PM: Lehrer brauchen mehr psychologische und diagnostische Kompetenz
Veranstaltung der "Initiative Neue Soziale Marktwirtschaft" in Berlin zu Bildungsproblemen in Deutschland
Für eine Stärkung der psychologischen, diagnostischen und pädagogischen Anteile in der Aus- und Weiterbildung von Lehrern hat sich Dr. Barbara Dorn von der Bundesvereinigung der Deutschen Arbeitgeberverbände (BDA) am Montag in Berlin im Rahmen einer von der "Initiative Neue Soziale Marktwirtschaft" in Zusammenarbeit mit dem "Tagesspiegel" durchgeführten Veranstaltung zu Bildungsthemen ausgesprochen.
"Lehrern in Deutschland fehlt es gerade an pädagogischer, didaktischer und psychologischer Kompetenz", sagte sie, "da sie als Fachwissenschaftler ausgebildet werden und die Fachdidaktik eine geringe Rolle spielt." Bei der Auswahl von Studenten und Absolventen sollte stärker auf Persönlichkeiten gesetzt werden, die es mit Kindern zu tun haben wollen und nicht auf solche, die im Lehrerberuf eine Notlösung für ihre persönliche Karriere sehen.
Die finnische Bildungsexpertin Kati Jauhiainen verwies darauf, dass in Finnland zwei Drittel der Lehrerausbildung aus pädagogischen, psychologischen und didaktischen Elementen bestehen. Etwas anders sei das bei Lehrern für die (in Finnland viel später als in Deutschland), beginnende gymnasiale Ausbildung, aber auch für diesen Kreis wolle man die genannten Anteile vergrößern.
Andreas Schleicher (OECD-Pisa-Leiter) betonte, dass Deutschland nicht auf eine bessere Ausbildung für Lehrer in den kommenden Jahren warten dürfe, sondern sofort bei den vielen, vielen Lehrern anfangen müsse, die täglich im Schuldienst arbeiten. Wer ihre Defizite auf den erwähnten Feldern beseitige, erreiche relativ rasch die notwendige Wirkung im Schulalltag. Eine qualifizierte Auswahl von Studenten für den Lehrerberuf durch geeignete Tests könne darüber hinaus dazu beitragen, die geeigneten Persönlichkeiten für diese Tätigkeit zu finden. In der Diskussion hatte Christa Schaffmann, Pressesprecherin des Berufsverbandes Deutscher Psychologinnen und Psychologen (BDP) darauf aufmerksam gemacht, dass viele Frühpensionierungen von Lehrern nicht nötig wären, wenn Studiumsanwärter bei der Auswahl fürs Studium bereits berufsbezogen getestet würden. Sie ging auch auf die infolge einer zu geringen Ausstattung mit Schulpsychologen in Deutschland häufig fehlende psychologische Unterstützung von Lehrern und Schulleitern ein.
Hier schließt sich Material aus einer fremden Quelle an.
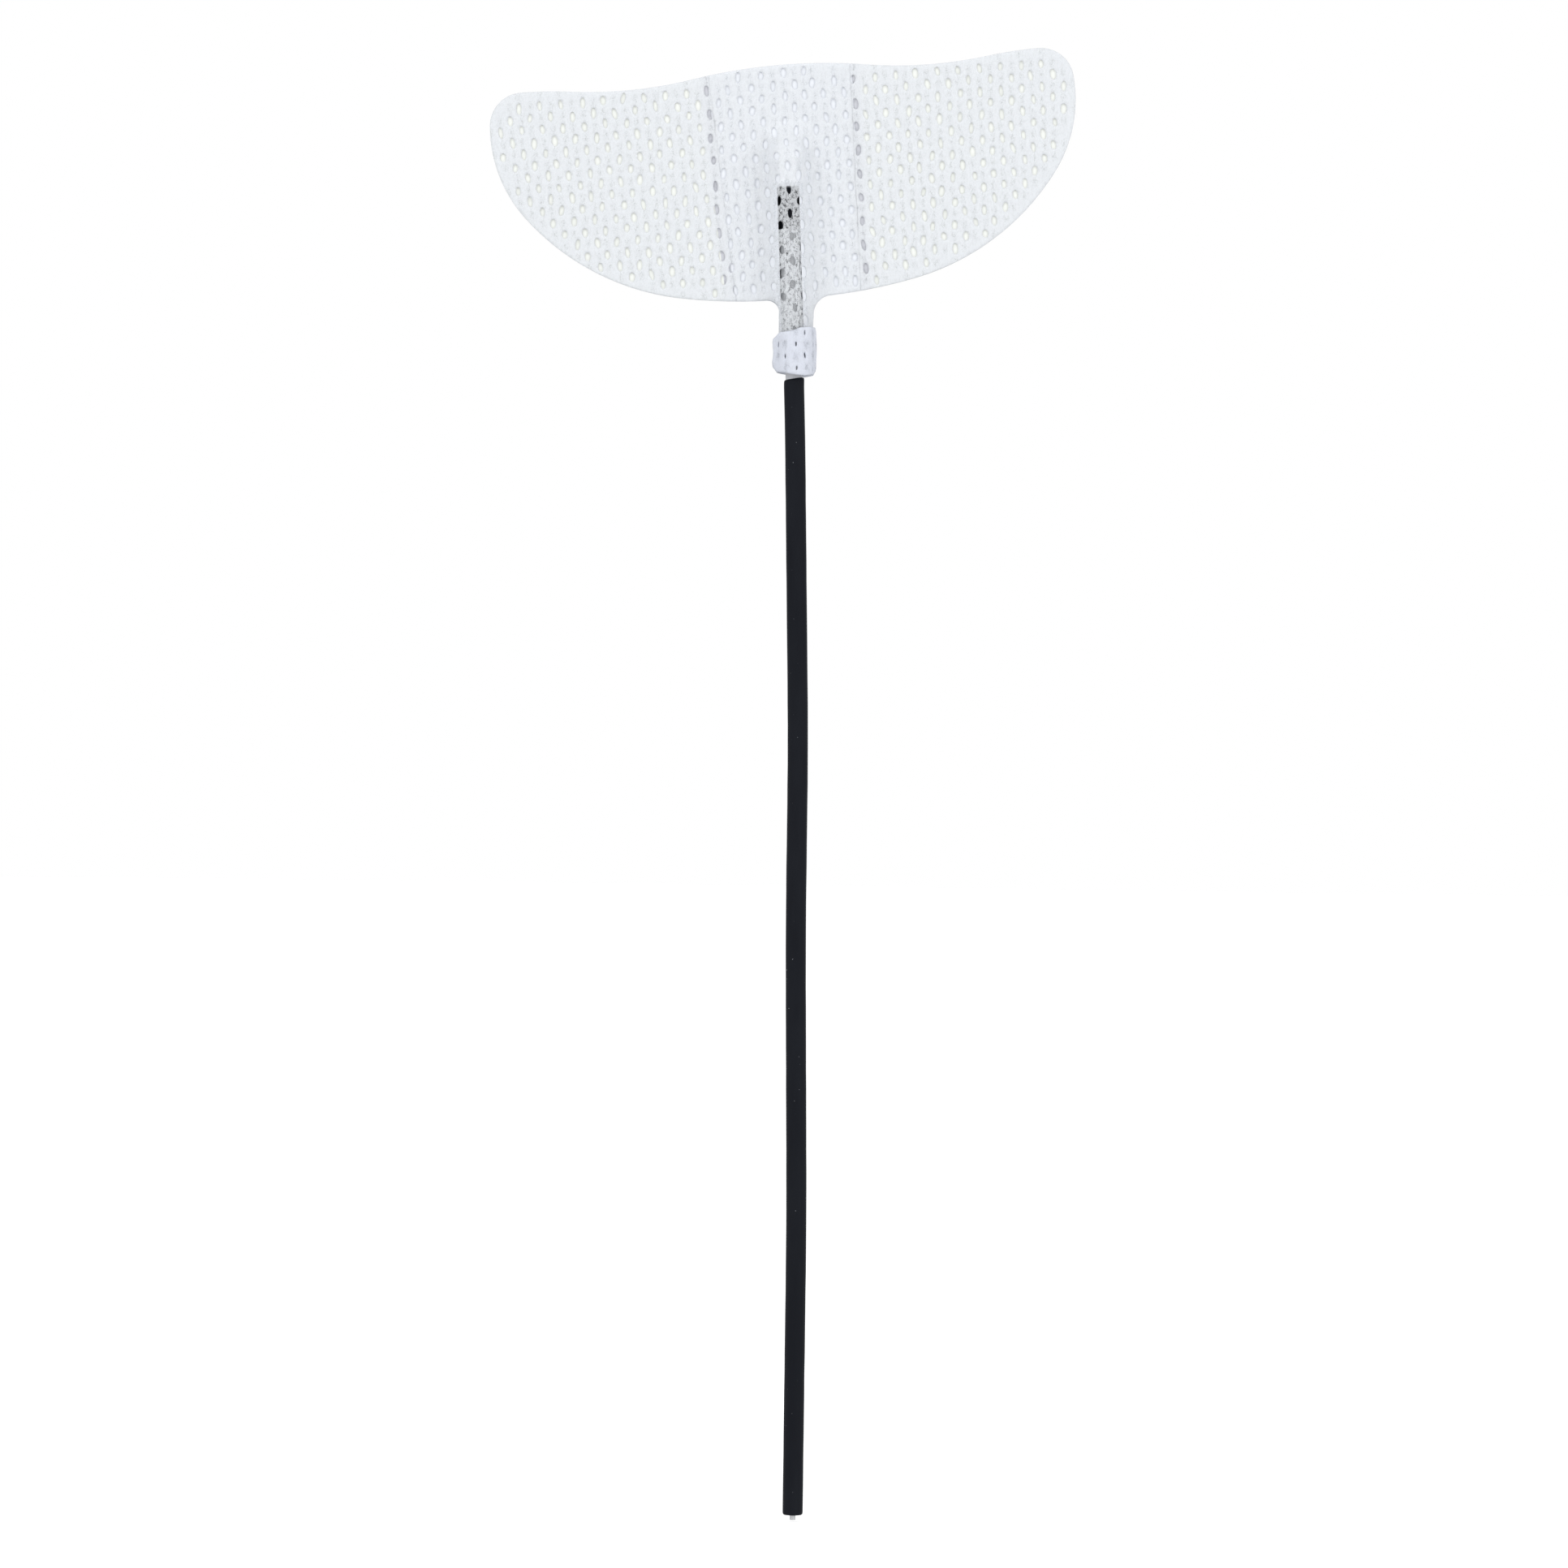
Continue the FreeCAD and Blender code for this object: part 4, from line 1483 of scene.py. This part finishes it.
def smooth_loop(corners: np.ndarray, count: int) -> np.ndarray:
    """A closed smooth curve through corners, with count points for each.

    Args:
        corners: the corners in order.
        count: the points for each corner.

    Returns:
        the curve's points.
    """
    points = []
    for number in range(len(corners)):
        a, b, c, d = (corners[(number + k) % len(corners)] for k in (-1, 0, 1, 2))
        for t in np.arange(count) / count:
            points.append(0.5 * (2 * b + (c - a) * t + (2 * a - 5 * b + 4 * c - d) * t ** 2
                                 + (3 * b - a - 3 * c + d) * t ** 3))
    return np.array(points)


# ------------------------------------------------------------------ the studio


@dataclass
class Studio:
    """A white floor and background, soft light, and a long-lens camera from the front."""

    aim: tuple = (-2.69, 0.0, 108.04)
    frame_width: float = 231.84
    lens: float = 150.0
    sensor: float = 36.0
    roll: float = math.radians(0.754)
    floor_drop: float = 0.3
    floor_radius: float = 6.0
    floor_glow: float = 0.5
    light_level: float = 0.72
    lamp_target: tuple = (0.0, 0.0, 0.14)
    lamps: tuple = (("key", (-0.7, -0.9, 0.9), 0.9, 7.6), ("fill", (0.8, -0.8, 0.45), 0.9, 4.8))

    def build(self) -> None:
        """Makes the camera, the lamps, the floor and the world."""
        distance = self.frame_width * self.lens / self.sensor
        camera = bpy.data.objects.new("camera", bpy.data.cameras.new("camera"))
        camera.data.lens = self.lens
        camera.data.sensor_width = self.sensor
        camera.data.clip_end = 20
        bpy.context.scene.collection.objects.link(camera)
        right = Vector((math.cos(self.roll), 0, math.sin(self.roll)))
        up = Vector((-math.sin(self.roll), 0, math.cos(self.roll)))
        turn = Matrix((right, up, (0, -1, 0))).transposed()
        place = (Vector(self.aim) - Vector((0, distance, 0))) * MM
        camera.matrix_world = Matrix.Translation(place) @ turn.to_4x4()
        bpy.context.scene.camera = camera
        self.floor()
        self.world()
        for one in self.lamps:
            self.lamp(*one)
        bpy.context.scene.view_settings.view_transform = "Standard"

    def lamp(self, name: str, place: tuple, size: float, power: float) -> None:
        """A square soft lamp aimed at the head.

        Args:
            name: the lamp's name.
            place: where it stands, in metres.
            size: its side in metres.
            power: its power in watts.
        """
        data = bpy.data.lights.new(name, "AREA")
        data.size = size
        data.energy = power
        lamp = bpy.data.objects.new(name, data)
        lamp.location = place
        turn = (Vector(self.lamp_target) - lamp.location).to_track_quat("-Z", "Y")
        lamp.rotation_euler = turn.to_euler()
        bpy.context.scene.collection.objects.link(lamp)

    def floor(self) -> None:
        """A round white floor that keeps a soft shadow."""
        bpy.ops.object.select_all(action="DESELECT")
        low = CAD_BOX[0].z - self.floor_drop * MM
        bpy.ops.mesh.primitive_circle_add(vertices=96, radius=self.floor_radius,
                                          fill_type="NGON", location=(0, 0, low))
        floor = bpy.context.object
        floor.name = "floor"
        graph = Graph("floor_white")
        path = graph.node("ShaderNodeLightPath", output="Is Camera Ray")
        glossy = graph.node("ShaderNodeLightPath", output="Is Glossy Ray")
        graph.set(Base_Color=colour(0.82, 0.82, 0.82), Roughness=0.9,
                  Emission_Color=colour(1, 1, 1),
                  Emission_Strength=(path + glossy) * self.floor_glow)
        dress(floor, graph.material)

    def world(self) -> None:
        """Even white light that the camera also sees as the background."""
        world = bpy.data.worlds.new("studio")
        world.use_nodes = True
        bpy.context.scene.world = world
        tree = world.node_tree
        background = tree.nodes["Background"]
        path = tree.nodes.new("ShaderNodeLightPath")
        seen = tree.nodes.new("ShaderNodeMath")
        seen.operation = "MAXIMUM"
        tree.links.new(path.outputs["Is Camera Ray"], seen.inputs[0])
        tree.links.new(path.outputs["Is Transmission Ray"], seen.inputs[1])
        strength = tree.nodes.new("ShaderNodeMapRange")
        strength.inputs["To Min"].default_value = self.light_level
        strength.inputs["To Max"].default_value = 1.0
        tree.links.new(seen.outputs[0], strength.inputs["Value"])
        tree.links.new(strength.outputs[0], background.inputs["Strength"])
        background.inputs["Color"].default_value = colour(1, 1, 1)


def main() -> None:
    """Builds the object piece by piece."""
    logging.basicConfig(level=logging.INFO, format="%(name)s: %(message)s")
    palette = Palette()
    line = StemLine()
    sleeve = node_points("upper_sleeve")
    top_z, foot_z = sleeve[:, 2].max() - SLEEVE_END, sleeve[:, 2].min() + SLEEVE_END
    top = np.array([line.x_at(top_z), top_z])
    foot = np.array([line.x_at(foot_z), foot_z])
    way = (top - foot) / np.linalg.norm(top - foot)
    head = Head(HeadPlane.read(), palette, top, way)
    wrapping = Wrapping(line, palette, ClothCutter(thickness=0.26, spacing=0.3))
    wrapping.build_band()
    wrapping.build_wrap()
    head.build_backing()
    head.build_cloths()
    head.dress_papers()
    stem = Stem(line, palette)
    stem.build_sleeve()
    stem.dress_nodes()
    Studio().build()


if __name__ == "__main__":
    main()
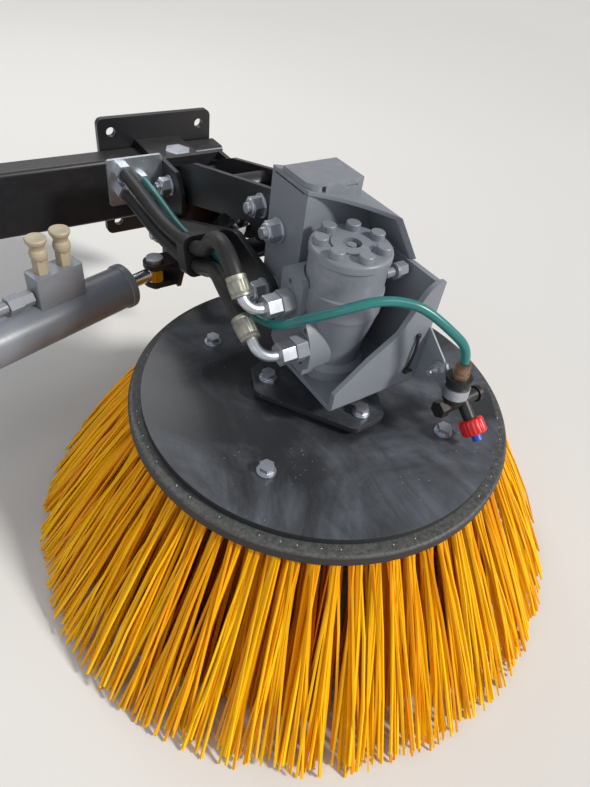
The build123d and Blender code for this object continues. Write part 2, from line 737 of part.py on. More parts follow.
barb_top = Vector(*local((feed_end,))[0])
body_mid = Vector(*local(((feed_end[0], -150, 66),))[0])
spray_root = body_mid + Vector(20, 0, 0)
tip_end = spray_root + Vector(0, -46, -36)
feed_run = (body_mid - barb_top).normalized()
spray_run = (tip_end - spray_root).normalized()
cross_run = Vector(1, 0, 0)

with BuildPart() as nozzle_clip:
    with BuildSketch(Plane(origin=barb_top + feed_run * 36, z_dir=feed_run)):
        Circle(clip_bore + 2.5)
    extrude(amount=15)
    with BuildSketch(side(channel_right - 2 * gusset_thick)):
        for spot, wide in ((clip_bolt, 11), ((-136, 90), 8)):
            with Locations(spot):
                Circle(wide)
        make_hull()
    extrude(amount=gusset_thick)
    for start, end, wide, sides in ((-24, 6, 4, 0), (-14, -6, 8, 6), (0, 6, 8, 6)):
        with BuildSketch(side(channel_right + start)):
            with Locations(clip_bolt):
                if sides:
                    RegularPolygon(wide, sides)
                else:
                    Circle(wide)
        extrude(amount=end - start)
    for start, end, wide in ((16, 66, clip_bore + pin_play), (20, 29.5, clip_bore + 2.5)):
        with BuildSketch(Plane(origin=barb_top + feed_run * start, z_dir=feed_run)):
            Circle(wide)
        extrude(amount=end - start, mode=Mode.SUBTRACT)
save("nozzle_clip", nozzle_clip.part)

# Steps along a line: origin, direction, start, end, radius and number of sides (0 is round)
nozzle_rows = (
    ("nozzle_ferrule", (
        (barb_top, feed_run, 0.3, 22, 9.5, 0),
        (barb_top, feed_run, 14, 22, 11, 0),
    )),
    ("nozzle_body", (
        (barb_top, feed_run, 22, 29, clip_bore + 2, 0),
        (barb_top, feed_run, 29, 58, clip_bore, 0),
        (barb_top, feed_run, 58, 66, 12, 0),
        (body_mid, cross_run, -26, -14, 12, 6),
        (body_mid, cross_run, -14, 44, 9, 0),
        (body_mid, cross_run, 44, 50, 11.5, 0),
        (spray_root, spray_run, 0, 28, 8.5, 0),
    )),
    ("nozzle_cap", (
        (spray_root, spray_run, 28, 50, 15.5, 0),
        (spray_root, spray_run, 28, 33, 16.5, 0),
        (spray_root, spray_run, 33, 48, 17.2, 12),
    )),
    ("nozzle_tip", ((spray_root, spray_run, 50, 59, 6.5, 0),)),
)
for name, steps in nozzle_rows:
    with BuildPart() as nozzle:
        for origin, direction, start, end, radius, sides in steps:
            with BuildSketch(Plane(origin=origin + direction * start, z_dir=direction)):
                if sides:
                    RegularPolygon(radius, sides)
                else:
                    Circle(radius)
            extrude(amount=end - start)
    save(name, nozzle.part)

# Broom: hub, plates, ring and bristle tufts
disc_bolt_angles = (122.2, -148.0, -57.2, 32.3)
hub_bolt_angles = (156.0, -87.6, 33.8)
with BuildPart() as hub:
    with BuildSketch(level(hub_plate_base + hub_plate_thick)):
        Circle(32)
    extrude(amount=shelf_base - 5 - hub_plate_base - hub_plate_thick)
    with BuildSketch(level(shelf_base - 5)):
        Circle(motor_shaft)
    extrude(amount=50)
save("hub", hub.part)

hub_corner = 103.0
corner_half = 26.0
with BuildPart() as hub_plate:
    with BuildSketch(level(hub_plate_base)):
        outline = []
        for angle in sorted(hub_bolt_angles):
            turn = math.radians(angle)
            for offset in (-corner_half, corner_half):
                outline.append((hub_corner * math.cos(turn) - offset * math.sin(turn),
                                hub_corner * math.sin(turn) + offset * math.cos(turn)))
        Polygon(*outline, align=None)
    extrude(amount=hub_plate_thick)
    fillet(hub_plate.edges().filter_by(Axis.Z), 14)
    for angle in hub_bolt_angles:
        turn = math.radians(angle)
        with BuildSketch(level(disc_thick)):
            with Locations((hub_bolt_circle / 2 * math.cos(turn), hub_bolt_circle / 2 * math.sin(turn))):
                Circle(14)
        extrude(amount=hub_plate_base - disc_thick)
save("hub_plate", hub_plate.part)

with BuildPart() as disc_plate:
    with BuildSketch(level(0)):
        Circle(disc_radius)
        Circle(30, mode=Mode.SUBTRACT)
    extrude(amount=disc_thick)
save("disc_plate", disc_plate.part)


def flanged_bolts(name, circle, angles, base):
    """Washer, flange and hexagon head at each angle of a bolt circle."""
    with BuildPart() as bolts:
        for angle in angles:
            turn = math.radians(angle)
            for start, end, wide, sides in ((0, 2.5, 12.5, 0), (2.5, 4.5, 10.8, 0), (4.5, 12, 10.2, 6)):
                with BuildSketch(level(base + start)):
                    with Locations((circle / 2 * math.cos(turn), circle / 2 * math.sin(turn))):
                        if sides:
                            RegularPolygon(wide, sides)
                        else:
                            Circle(wide)
                extrude(amount=end - start)
    save(name, bolts.part)


flanged_bolts("hub_bolts", hub_bolt_circle, hub_bolt_angles, hub_plate_base + hub_plate_thick)
flanged_bolts("disc_bolts", disc_bolt_circle, disc_bolt_angles, disc_thick)

with BuildPart() as brush_ring:
    with BuildSketch(level(-ring_thick)):
        Circle(ring_radius)
        Circle(ring_hole, mode=Mode.SUBTRACT)
    extrude(amount=ring_thick)
    chamfer(brush_ring.edges().group_by(Axis.Z)[-1].sort_by(SortBy.LENGTH)[-1], ring_chamfer)
save("brush_ring", brush_ring.part)

# Each row: tufts, root's distance in from the ring's edge, and how far out the tips reach from there
tuft_rows = (
    ("bristles_outer", 70, 10.0, 156.0),
    ("bristles_middle", 50, 49.0, 131.0),
    ("bristles_inner", 38, 88.0, 110.0),
)
root_half = 5.5
tip_half = (7.0, 15.0)     # along and across the spoke
for name, count, inset, reach in tuft_rows:
    root = ring_radius - inset
    with BuildPart() as tuft:
        for h, out, deep, wide in ((-ring_thick, root, root_half, root_half), (-tip_drop, root + reach, *tip_half)):
            with BuildSketch(Plane(origin=(out, 0, h))):
                Polygon((deep, 0), (deep / 2, wide), (-deep / 2, wide), (-deep, 0), (-deep / 2, -wide),
                        (deep / 2, -wide), align=None)
        loft(ruled=True)
    with BuildPart(level(0)) as row:
        with PolarLocations(0, count, 180 / count):
            add(tuft.part)
    save(name, row.part)


# Cylinders
def cylinder_pair(label, base, span, radius, start, length, rod, play, eye, eye_half, piston_at):
    """Barrel on its base pin and rod with an eye at the far pin, along the base plane's sketch x."""
    run = base.x_dir
    bore = radius - 5
    along = Plane(origin=base.origin + run * start, x_dir=base.z_dir, z_dir=run)
    with BuildPart() as barrel:
        with BuildSketch(base.offset(-eye_half)):
            Circle(eye)
            with Locations((start / 2, 0)):
                Rectangle(start, 2 * eye - 6)
        extrude(amount=2 * eye_half)
        with BuildSketch(along):
            Circle(radius)
        extrude(amount=length)
        with BuildSketch(along.offset(length - 12)):
            Circle(radius + 3)
        extrude(amount=12)
        with BuildSketch(along.offset(10)):
            Circle(bore)
        extrude(amount=length - 22, mode=Mode.SUBTRACT)
        with BuildSketch(along.offset(length - 12)):
            Circle(rod + pin_play)
        extrude(amount=12, mode=Mode.SUBTRACT)
        with BuildSketch(base.offset(-eye_half)):
            Circle(pin_radius + pin_play)
        extrude(amount=2 * eye_half, mode=Mode.SUBTRACT)
    save(label + "_barrel", barrel.part)
    with BuildPart() as ram:
        with BuildSketch(along.offset(piston_at)):
            Circle(bore - pin_play)
        extrude(amount=14)
        with BuildSketch(along.offset(piston_at)):
            Circle(rod)
        extrude(amount=span - start - piston_at - eye + 3)
        with BuildSketch(base.offset(-eye_half)):
            with Locations((span, 0)):
                Circle(eye)
        extrude(amount=2 * eye_half)
        with BuildSketch(base.offset(-eye_half)):
            with Locations((span, 0)):
                Circle(pin_radius + play)
        extrude(amount=2 * eye_half, mode=Mode.SUBTRACT)
    save(label + "_rod", ram.part)


swing_base = Plane(origin=(rear_x, rear_y, eye_z), x_dir=(math.cos(yaw), math.sin(yaw), 0), z_dir=(0, 0, 1))
cylinder_pair("swing", swing_base, swing_span, barrel_radius, 34, 366, rod_radius, eye_drift + pin_play, 20,
              eye_thick / 2, 40)

run = math.radians(link_angle)
lift_far = (root_y - lift_eye[0] * math.cos(run) + lift_eye[1] * math.sin(run),
            root_z + lift_eye[0] * math.sin(run) + lift_eye[1] * math.cos(run))
lift_span = math.dist(lift_base, lift_far)
lift_run = ((lift_far[0] - lift_base[0]) / lift_span, (lift_far[1] - lift_base[1]) / lift_span)
lift_plane = Plane(origin=(0, lift_base[0], lift_base[1]), x_dir=(0, lift_run[0], lift_run[1]), z_dir=(1, 0, 0))
cylinder_pair("lift", lift_plane, lift_span, 22.5, 22, 150, 11, 1.6, 15, lift_eye_half, 40)

with BuildPart() as lift_lug_pin:
    with BuildSketch(Plane.YZ.offset(-lift_eye_half - 2 - plate - 6)):
        with Locations(lift_far):
            Circle(pin_radius)
    extrude(amount=2 * (lift_eye_half + 2 + plate + 6))
save("lift_lug_pin", lift_lug_pin.part)

with BuildPart() as stop_bolt:
    steps = (
        (upper_right + 10, upper_left, pin_radius, 0),
        (upper_left, upper_left - 25, thread_radius, 0),
        (upper_right + 10, upper_right, nut_radius, 6),
        (upper_left, upper_left - 3, washer_radius, 0),
        (upper_left - 3, upper_left - 18, nut_radius, 6),
    )
    for start, end, radius, sides in steps:
        with BuildSketch(along_link(start, root_y, root_z)):
            with Locations(stop_spot):
                if sides:
                    RegularPolygon(radius, sides)
                else:
                    Circle(radius)
        extrude(amount=start - end)
save("stop_bolt", stop_bolt.part)

# Valve block on the swing cylinder, with two quick couplings and a line back to the barrel
block_at = 266.0
block_long = 84.0
block_wide = 36.0
block_high = 58.0
coupling_half = 20.5
line_end = 150.0
line_up = barrel_radius + 18
barrel_run = swing_base.x_dir
block_plane = Plane(origin=swing_base.origin + barrel_run * block_at + Vector(0, 0, barrel_radius - 4),
                    x_dir=barrel_run, z_dir=(0, 0, 1))
with BuildPart() as valve_block:
    with BuildSketch(block_plane):
        RectangleRounded(block_long, block_wide, 3)
    extrude(amount=block_high)
    with BuildSketch(Plane(origin=swing_base.origin + barrel_run * 200, z_dir=barrel_run)):
        Circle(barrel_radius)
    extrude(amount=200, mode=Mode.SUBTRACT)
save("valve_block", valve_block.part)

with BuildPart() as valve_fittings:
    for along in (-coupling_half, coupling_half):
        foot = block_plane.origin + barrel_run * along + Vector(0, 0, block_high)
        with BuildSketch(Plane(origin=foot, x_dir=(1, 0, 0), z_dir=(0, -1, 0))):
            Polygon((0, 22), (11, 22), (13.5, 28), (14, 33), (13, 38), (11, 42), (12, 47), (16, 54), (16.5, 58),
                    (15, 60), (0, 58), align=None)
        revolve(axis=Axis(foot, (0, 0, 1)))
        with BuildSketch(Plane(origin=foot)):
            RegularPolygon(12.5, 6)
        extrude(amount=24)
save("valve_fittings", valve_fittings.part)

with BuildPart() as valve_line:
    for start, end, wide, sides in ((line_end, 178, 9, 0), (178, 200, 15, 6), (200, 220, 13, 6)):
        with BuildSketch(Plane(origin=swing_base.origin + barrel_run * start + Vector(0, 0, line_up), z_dir=barrel_run)):
            if sides:
                RegularPolygon(wide, sides)
            else:
                Circle(wide)
        extrude(amount=end - start)
    elbow_at = swing_base.origin + barrel_run * line_end
    with Locations(elbow_at + Vector(0, 0, line_up)):
        Sphere(12)
    with BuildSketch(Plane(origin=elbow_at + Vector(0, 0, barrel_radius - 6))):
        Circle(9)
    extrude(amount=line_up - barrel_radius + 6)
    with BuildSketch(Plane(origin=elbow_at - barrel_run * 30, z_dir=barrel_run)):
        Circle(barrel_radius)
    extrude(amount=60, mode=Mode.SUBTRACT)
save("valve_line", valve_line.part)
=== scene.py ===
"""Looks of a sweeper's side broom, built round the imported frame. Blender works in metres."""
import json
import math
import random

import bmesh
import bpy
from mathutils import Matrix, Vector


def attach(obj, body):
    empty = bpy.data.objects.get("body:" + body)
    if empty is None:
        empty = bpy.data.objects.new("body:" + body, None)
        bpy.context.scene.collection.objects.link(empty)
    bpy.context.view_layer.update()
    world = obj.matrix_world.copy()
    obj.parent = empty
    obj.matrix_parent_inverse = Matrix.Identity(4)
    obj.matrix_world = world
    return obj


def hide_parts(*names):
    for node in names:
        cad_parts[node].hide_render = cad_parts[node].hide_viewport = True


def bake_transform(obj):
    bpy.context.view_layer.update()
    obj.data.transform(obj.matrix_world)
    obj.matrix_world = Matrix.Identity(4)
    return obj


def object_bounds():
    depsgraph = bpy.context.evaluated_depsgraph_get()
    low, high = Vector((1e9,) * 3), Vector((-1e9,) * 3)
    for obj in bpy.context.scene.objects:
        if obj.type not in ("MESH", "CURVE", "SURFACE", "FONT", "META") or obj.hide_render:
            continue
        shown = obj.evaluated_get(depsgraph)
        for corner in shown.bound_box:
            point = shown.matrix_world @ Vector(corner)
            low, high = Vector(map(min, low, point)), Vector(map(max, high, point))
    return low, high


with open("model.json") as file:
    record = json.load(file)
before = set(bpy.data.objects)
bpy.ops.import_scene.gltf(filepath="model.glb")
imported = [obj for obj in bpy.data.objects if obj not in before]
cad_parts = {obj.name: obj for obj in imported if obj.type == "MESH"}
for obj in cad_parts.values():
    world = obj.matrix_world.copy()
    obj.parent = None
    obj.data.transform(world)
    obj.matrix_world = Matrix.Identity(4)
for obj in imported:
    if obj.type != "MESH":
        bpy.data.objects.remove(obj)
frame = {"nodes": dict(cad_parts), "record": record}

cad_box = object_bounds()
nodes = frame["nodes"]
record = frame["record"]
slots = {entry["node"]: entry["material_slot"] for entry in record["subparts"]}
bodies = {node: body for body, held in record["behaviour"]["bodies"].items() for node in held}
scene = bpy.context.scene
AXIS = Vector((-0.0315, -0.652, -0.05))     # motor axis at the brush ring's top


def at(x, y, z):
    """Point given in millimetres from the motor axis and the ring's top."""
    return AXIS + Vector((x, y, z)) / 1000


def linked(name, data):
    """New object in the scene that holds the data."""
    made = bpy.data.objects.new(name, data)
    scene.collection.objects.link(made)
    return made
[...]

Einmütig plädierten die Teilnehmer, darunter auch Dr. Axel Plünnecke vom Institut der Deutschen Wirtschaft (IW), für eine frühkindliche Förderung in Kinderkrippen, mehrheitlich sogar für eine obligatorische Unterbringung in solchen Einrichtungen, da viele Studien zeigten, dass sonst genau die Kinder nicht in die Krippen kämen, bei denen der Förderungsbedarf am größten ist. Später litten diese Kinder an geradezu "vererbten" Defiziten. US-amerikanischen Untersuchungen zufolge lohne sich bereits bei den bei 0- bis 3-Jährigen eine Förderung, "Selbst fiskalisch, wenn man nicht nur in Legislaturperioden denkt", so Plünnecke. Wünschenswert sei eine Hochschulausbildung zumindest für einen Teil der Krippenerzieherinnen, in der es ebenfalls an psychologischen, diagnostischen und pädagogischen Anteilen nicht fehlen dürfe.
Der Vorsitzende der Sektion Schulpsychologie im BDP, Stefan Drewes, verwies im Anschluss an die Veranstaltung darauf, dass der BDP seit langem auf die Kompetenzen von Psychologen im allgemeinen und Schulpsychologen im Besonderen verweist, wenn es um die Unterstützung und Begleitung schulischer Arbeit geht und deshalb fordert, dass Deutschland in der Ausstattung mit Schulpsychologen an das Niveau der Pisa-Siegerländer heranrückt. Diese Kompetenz gelte genauso für den Bereich der frühkindlichen Förderung.